Using the listing below, copy exactly the lines from the one containing "(COLUMN_X, COLUMN_Y, 0))" to the one containing "obj.parent = empty", both lines included, and no others.

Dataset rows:
####
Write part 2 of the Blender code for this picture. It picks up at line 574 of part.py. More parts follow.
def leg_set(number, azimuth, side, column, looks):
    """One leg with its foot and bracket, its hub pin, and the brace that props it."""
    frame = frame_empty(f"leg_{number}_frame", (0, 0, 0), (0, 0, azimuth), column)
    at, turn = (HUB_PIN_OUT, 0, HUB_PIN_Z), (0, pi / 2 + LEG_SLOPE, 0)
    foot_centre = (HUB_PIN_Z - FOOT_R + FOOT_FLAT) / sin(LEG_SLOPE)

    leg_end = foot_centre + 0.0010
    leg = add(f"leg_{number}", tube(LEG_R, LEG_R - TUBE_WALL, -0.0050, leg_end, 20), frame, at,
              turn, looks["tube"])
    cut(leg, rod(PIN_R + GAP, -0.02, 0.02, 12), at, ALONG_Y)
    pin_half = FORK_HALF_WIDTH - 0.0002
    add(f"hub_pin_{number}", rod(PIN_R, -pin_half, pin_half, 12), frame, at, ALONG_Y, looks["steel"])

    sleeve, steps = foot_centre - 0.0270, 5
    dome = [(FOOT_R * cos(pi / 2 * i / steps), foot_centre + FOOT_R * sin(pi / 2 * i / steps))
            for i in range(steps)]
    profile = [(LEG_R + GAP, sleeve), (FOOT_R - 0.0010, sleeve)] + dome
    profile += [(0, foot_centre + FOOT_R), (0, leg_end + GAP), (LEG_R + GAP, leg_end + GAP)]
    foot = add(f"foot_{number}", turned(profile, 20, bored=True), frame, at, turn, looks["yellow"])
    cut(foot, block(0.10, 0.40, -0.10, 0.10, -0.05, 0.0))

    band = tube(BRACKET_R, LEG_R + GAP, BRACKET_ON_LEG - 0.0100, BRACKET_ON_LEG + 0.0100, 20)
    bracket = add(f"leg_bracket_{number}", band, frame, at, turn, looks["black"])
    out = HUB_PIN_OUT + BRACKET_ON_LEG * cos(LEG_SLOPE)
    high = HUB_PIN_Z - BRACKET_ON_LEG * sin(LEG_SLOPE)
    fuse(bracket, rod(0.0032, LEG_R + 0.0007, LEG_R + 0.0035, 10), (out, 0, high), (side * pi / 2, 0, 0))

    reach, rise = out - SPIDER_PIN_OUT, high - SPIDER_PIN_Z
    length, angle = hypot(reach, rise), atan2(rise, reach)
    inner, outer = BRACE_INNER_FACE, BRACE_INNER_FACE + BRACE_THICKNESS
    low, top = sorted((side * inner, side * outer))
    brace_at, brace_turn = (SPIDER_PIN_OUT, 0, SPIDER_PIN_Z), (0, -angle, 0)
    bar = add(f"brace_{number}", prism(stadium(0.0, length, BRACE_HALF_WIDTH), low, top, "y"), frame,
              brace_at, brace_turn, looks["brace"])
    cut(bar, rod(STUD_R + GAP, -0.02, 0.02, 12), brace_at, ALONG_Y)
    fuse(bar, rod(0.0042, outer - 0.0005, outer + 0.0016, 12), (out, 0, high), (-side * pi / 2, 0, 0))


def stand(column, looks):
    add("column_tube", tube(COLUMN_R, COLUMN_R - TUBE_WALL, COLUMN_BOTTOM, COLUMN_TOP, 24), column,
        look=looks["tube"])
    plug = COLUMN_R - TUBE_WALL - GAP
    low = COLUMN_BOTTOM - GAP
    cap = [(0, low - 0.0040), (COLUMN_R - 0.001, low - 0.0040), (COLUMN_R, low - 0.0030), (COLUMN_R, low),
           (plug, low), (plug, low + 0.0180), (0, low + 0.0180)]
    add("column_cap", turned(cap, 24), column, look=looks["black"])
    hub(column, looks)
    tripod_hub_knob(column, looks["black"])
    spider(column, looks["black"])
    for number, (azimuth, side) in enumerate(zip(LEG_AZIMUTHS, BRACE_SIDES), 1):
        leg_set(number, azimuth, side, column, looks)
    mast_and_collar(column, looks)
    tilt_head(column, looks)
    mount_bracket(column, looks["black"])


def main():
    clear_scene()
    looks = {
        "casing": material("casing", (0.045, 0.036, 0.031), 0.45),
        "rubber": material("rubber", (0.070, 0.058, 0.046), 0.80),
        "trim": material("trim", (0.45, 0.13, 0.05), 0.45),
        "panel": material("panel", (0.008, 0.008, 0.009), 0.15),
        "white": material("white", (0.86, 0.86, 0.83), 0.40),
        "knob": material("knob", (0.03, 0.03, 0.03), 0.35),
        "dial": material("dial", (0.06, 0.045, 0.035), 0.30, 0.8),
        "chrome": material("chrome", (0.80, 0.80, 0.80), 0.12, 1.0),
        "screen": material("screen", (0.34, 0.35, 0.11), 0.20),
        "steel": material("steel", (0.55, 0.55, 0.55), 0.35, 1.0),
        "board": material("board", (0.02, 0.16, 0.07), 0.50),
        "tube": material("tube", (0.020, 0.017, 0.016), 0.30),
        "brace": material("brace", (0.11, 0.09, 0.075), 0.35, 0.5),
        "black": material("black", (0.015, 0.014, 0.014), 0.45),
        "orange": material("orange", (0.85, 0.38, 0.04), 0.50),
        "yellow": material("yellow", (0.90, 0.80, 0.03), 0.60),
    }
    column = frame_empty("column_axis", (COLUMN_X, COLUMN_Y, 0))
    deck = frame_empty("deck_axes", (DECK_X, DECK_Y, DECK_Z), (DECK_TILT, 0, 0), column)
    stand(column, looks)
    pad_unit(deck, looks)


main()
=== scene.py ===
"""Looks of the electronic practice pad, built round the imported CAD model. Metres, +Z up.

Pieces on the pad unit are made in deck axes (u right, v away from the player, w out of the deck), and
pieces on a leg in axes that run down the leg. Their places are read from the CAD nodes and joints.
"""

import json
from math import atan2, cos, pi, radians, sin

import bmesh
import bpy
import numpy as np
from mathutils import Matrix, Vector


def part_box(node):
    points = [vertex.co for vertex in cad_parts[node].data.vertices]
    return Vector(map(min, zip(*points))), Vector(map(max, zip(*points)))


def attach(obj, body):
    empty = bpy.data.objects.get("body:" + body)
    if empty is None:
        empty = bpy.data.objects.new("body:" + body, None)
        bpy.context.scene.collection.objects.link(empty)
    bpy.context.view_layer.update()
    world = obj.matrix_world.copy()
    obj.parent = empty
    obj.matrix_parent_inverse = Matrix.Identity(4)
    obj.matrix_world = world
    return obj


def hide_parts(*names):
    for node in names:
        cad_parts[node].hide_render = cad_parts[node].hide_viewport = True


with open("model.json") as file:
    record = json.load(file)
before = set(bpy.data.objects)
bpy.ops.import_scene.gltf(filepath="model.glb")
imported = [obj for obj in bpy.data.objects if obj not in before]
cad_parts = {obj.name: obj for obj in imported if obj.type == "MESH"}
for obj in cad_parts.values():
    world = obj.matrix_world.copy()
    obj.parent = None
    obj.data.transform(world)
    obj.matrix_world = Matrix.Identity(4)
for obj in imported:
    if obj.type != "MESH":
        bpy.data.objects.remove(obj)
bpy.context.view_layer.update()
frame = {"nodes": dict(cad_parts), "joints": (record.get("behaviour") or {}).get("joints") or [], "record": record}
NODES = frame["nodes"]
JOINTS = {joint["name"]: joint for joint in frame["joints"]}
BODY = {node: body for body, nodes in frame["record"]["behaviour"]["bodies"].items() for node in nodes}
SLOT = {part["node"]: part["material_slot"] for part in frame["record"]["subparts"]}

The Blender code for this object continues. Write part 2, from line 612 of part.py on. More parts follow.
####
Written response:
    column = frame_empty("column_axis", (COLUMN_X, COLUMN_Y, 0))
    deck = frame_empty("deck_axes", (DECK_X, DECK_Y, DECK_Z), (DECK_TILT, 0, 0), column)
    stand(column, looks)
    pad_unit(deck, looks)


main()
=== scene.py ===
"""Looks of the electronic practice pad, built round the imported CAD model. Metres, +Z up.

Pieces on the pad unit are made in deck axes (u right, v away from the player, w out of the deck), and
pieces on a leg in axes that run down the leg. Their places are read from the CAD nodes and joints.
"""

import json
from math import atan2, cos, pi, radians, sin

import bmesh
import bpy
import numpy as np
from mathutils import Matrix, Vector


def part_box(node):
    points = [vertex.co for vertex in cad_parts[node].data.vertices]
    return Vector(map(min, zip(*points))), Vector(map(max, zip(*points)))


def attach(obj, body):
    empty = bpy.data.objects.get("body:" + body)
    if empty is None:
        empty = bpy.data.objects.new("body:" + body, None)
        bpy.context.scene.collection.objects.link(empty)
    bpy.context.view_layer.update()
    world = obj.matrix_world.copy()
    obj.parent = empty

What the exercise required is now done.